Today, however, it is unlikely that most educational disparities are rooted in discrimination. And, if these disparities are not rooted in discrimination, then there is a problem with Congress asserting its power under Section 5 of the Fourteenth Amendment or Section 2 of the Fifteenth Amendment to require foreign-language ballots. In this regard, it is worth noting that the language of Section 203 uses words like “effectively” and “resulting”–words used when disparate treatment is lacking.

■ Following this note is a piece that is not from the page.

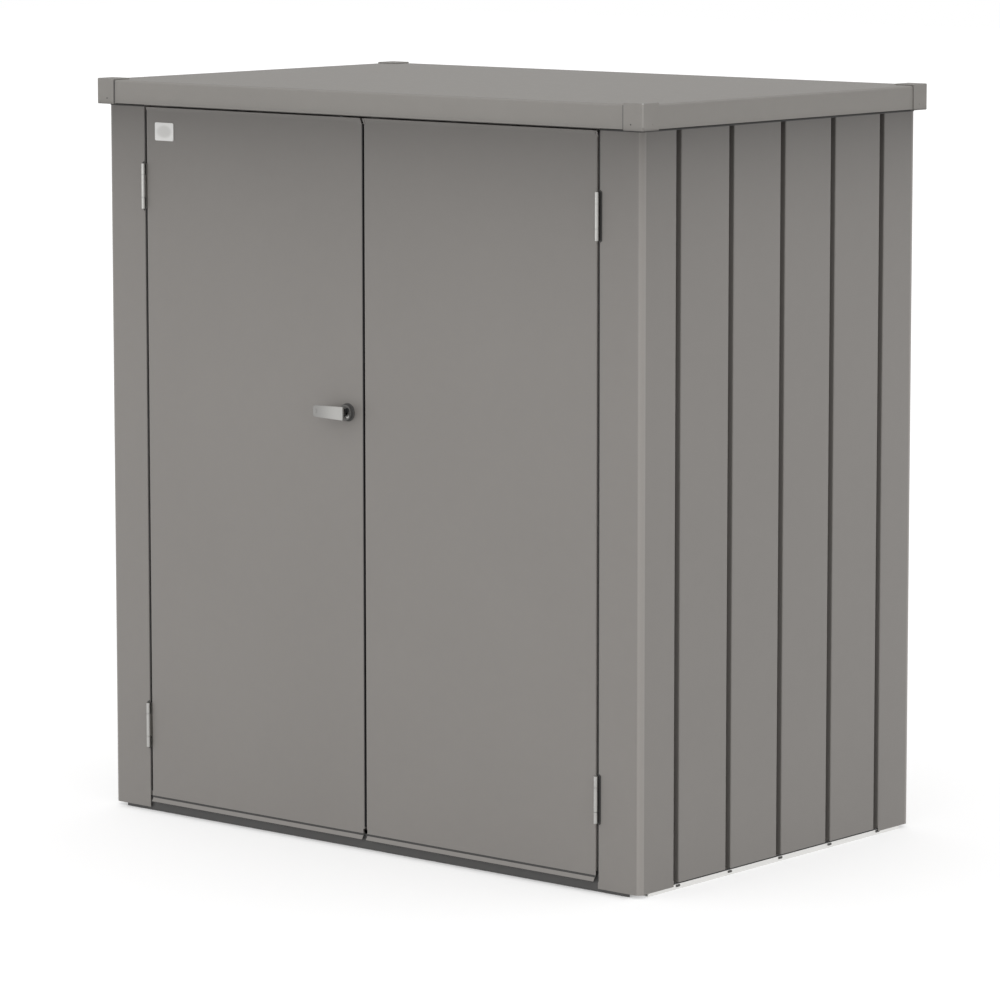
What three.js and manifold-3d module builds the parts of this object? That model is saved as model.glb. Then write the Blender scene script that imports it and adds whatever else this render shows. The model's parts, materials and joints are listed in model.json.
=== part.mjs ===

And finally, can it really be plausibly argued that the real reason for Section 203 has anything to do with remedying state discrimination in education? With all respect, the answer must be no. As discussed in Linda Chavez’s Out of the Barrio, the Voting Rights Act of 1965 was motivated by a desire to stop racial discrimination; but the later expansion of the Voting Rights Act at the behest of Latino special interest groups was simply about identity politics. There was little factual record established even to show that Hispanics were being systematically denied the right to vote. This disenfranchisement would have been particularly difficult to demonstrate in light of the number of Hispan­ics who had previously been elected to office, which included governors, U.S. Senators, and members of the House of Representatives, as well as numerous state legislators and local officials, with many of these officials serving in jurisdictions that would be subject to the special provisions of the Voting Rights Act. There is really no credible way to equate the discrimination that African Americans in the South suffered to the situation of Latinos, who had voted–and been elected to office–in great numbers for decades. That was true when Section 203 was first enacted, and it is even truer now. The reason for the bilingual ballot provision is not and never has been about discrimination–it is about identity politics.